The action is pretty simplistic in its mechanics and in adapting Seay to such a physically demanding role. Sheffield does take some risks in terms of editing and lensing, and those risks won’t appeal to all viewers, although there’s little here that takes away from Seay in what she brings to the role to help make the action look as good as she can. That she’s fit and already has a more than capable hand in screenfighting and the coordination involved is a plus that I think almost fight choreographer might take a liking to. She can act and has the screenfighting acumen to boot, which, in my view and with the right training, can make her a force to be reckoned with in action cinema.
For what it’s worth, Sheffiled reaches a commendable goal with this film as hard as filmmaking is, or even crowdfudning for that matter.
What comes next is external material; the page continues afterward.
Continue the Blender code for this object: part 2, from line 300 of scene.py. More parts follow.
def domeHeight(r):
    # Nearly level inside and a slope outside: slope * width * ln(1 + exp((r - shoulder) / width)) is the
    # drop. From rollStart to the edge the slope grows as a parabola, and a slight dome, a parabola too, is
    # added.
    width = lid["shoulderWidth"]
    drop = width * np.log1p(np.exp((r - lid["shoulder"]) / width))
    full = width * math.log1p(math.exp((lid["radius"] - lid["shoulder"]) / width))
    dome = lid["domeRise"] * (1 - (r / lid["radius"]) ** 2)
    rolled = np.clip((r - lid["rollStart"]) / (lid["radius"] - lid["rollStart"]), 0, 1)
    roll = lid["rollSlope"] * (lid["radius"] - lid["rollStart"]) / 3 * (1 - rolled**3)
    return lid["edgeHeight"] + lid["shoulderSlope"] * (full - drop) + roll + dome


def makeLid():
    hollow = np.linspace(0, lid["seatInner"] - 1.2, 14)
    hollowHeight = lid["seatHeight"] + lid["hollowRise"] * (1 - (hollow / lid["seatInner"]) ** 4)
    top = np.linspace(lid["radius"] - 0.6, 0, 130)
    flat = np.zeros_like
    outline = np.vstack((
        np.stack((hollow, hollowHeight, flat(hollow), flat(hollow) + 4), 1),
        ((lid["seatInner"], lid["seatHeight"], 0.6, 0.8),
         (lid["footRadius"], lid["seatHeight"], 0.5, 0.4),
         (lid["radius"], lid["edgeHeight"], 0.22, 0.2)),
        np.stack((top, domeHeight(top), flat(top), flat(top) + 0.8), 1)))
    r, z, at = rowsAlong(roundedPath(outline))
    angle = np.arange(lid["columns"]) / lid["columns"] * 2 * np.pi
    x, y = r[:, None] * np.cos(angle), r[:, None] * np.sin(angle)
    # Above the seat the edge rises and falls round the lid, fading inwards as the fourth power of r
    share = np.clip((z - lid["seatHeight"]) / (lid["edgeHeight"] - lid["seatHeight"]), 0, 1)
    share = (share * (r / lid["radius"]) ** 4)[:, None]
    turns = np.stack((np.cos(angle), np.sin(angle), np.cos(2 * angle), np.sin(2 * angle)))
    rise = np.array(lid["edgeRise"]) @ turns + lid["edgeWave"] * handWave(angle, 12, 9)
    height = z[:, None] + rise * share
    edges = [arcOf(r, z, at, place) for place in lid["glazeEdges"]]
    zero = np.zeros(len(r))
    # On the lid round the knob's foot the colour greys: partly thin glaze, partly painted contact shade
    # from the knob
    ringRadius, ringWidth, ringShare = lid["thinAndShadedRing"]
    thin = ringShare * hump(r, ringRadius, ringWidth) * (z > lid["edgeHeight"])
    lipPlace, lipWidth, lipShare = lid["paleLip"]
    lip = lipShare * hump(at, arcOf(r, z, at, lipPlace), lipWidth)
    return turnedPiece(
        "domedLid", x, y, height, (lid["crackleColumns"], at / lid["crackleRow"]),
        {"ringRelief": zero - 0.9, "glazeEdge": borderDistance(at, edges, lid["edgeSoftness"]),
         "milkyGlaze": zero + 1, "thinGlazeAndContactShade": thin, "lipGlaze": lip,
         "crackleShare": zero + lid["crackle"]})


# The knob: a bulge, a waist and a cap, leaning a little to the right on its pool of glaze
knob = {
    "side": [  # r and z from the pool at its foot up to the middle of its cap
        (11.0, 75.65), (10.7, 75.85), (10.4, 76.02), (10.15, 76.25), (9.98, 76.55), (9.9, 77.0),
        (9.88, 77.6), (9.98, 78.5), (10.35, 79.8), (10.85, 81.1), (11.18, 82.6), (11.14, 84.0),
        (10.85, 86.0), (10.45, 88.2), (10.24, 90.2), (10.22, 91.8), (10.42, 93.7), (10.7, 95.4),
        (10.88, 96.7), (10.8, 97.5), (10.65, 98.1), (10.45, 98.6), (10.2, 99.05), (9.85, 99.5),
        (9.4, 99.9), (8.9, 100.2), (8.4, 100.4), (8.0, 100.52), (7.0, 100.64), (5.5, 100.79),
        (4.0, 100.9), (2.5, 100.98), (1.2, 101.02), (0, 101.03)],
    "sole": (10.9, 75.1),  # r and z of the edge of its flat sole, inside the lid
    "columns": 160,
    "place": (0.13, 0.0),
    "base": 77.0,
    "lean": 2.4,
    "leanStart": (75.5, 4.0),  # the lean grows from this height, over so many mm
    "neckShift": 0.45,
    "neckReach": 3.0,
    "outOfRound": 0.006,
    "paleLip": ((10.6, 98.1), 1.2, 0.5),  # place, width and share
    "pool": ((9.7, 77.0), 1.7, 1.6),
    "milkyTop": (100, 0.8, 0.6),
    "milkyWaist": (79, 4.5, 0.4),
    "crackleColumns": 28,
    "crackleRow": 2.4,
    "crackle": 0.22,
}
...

That he launched and relaunched the campaign to help finance this film’s completion alone says how much he and the cast and crew loved making this film, and it makes covering films like these such a worthwhile task.
Going forward however, Sheffield still has a ways to go in sharpening his craft after Split Lip. He sets the right vision for the movie and has, for the most part, an amazing cast to execute it, and regrettably, you have to tread the waters of an unwanted romantic comedy. The only thing keeping you gripped into the film’s progress is the danger that Set faces in the scheme of things and the tragedy that awaits.
The mythology of Split Lip is wholly an interesting one, and in my view, there’s definitely room to grow it properly and tastefully if Sheffield so chooses. Set is definitely not a one-note character, and it’s one of the best performances I’ve seen in a production of this kind.
Should some kind of a sequel come of this, however, I highly suggest leaving Samuel out of the picture. He’s entirely antithetical to the kind of companion Set could settle for, and he’s not the best, most well-thought out version of his character as the director may have envisioned on paper.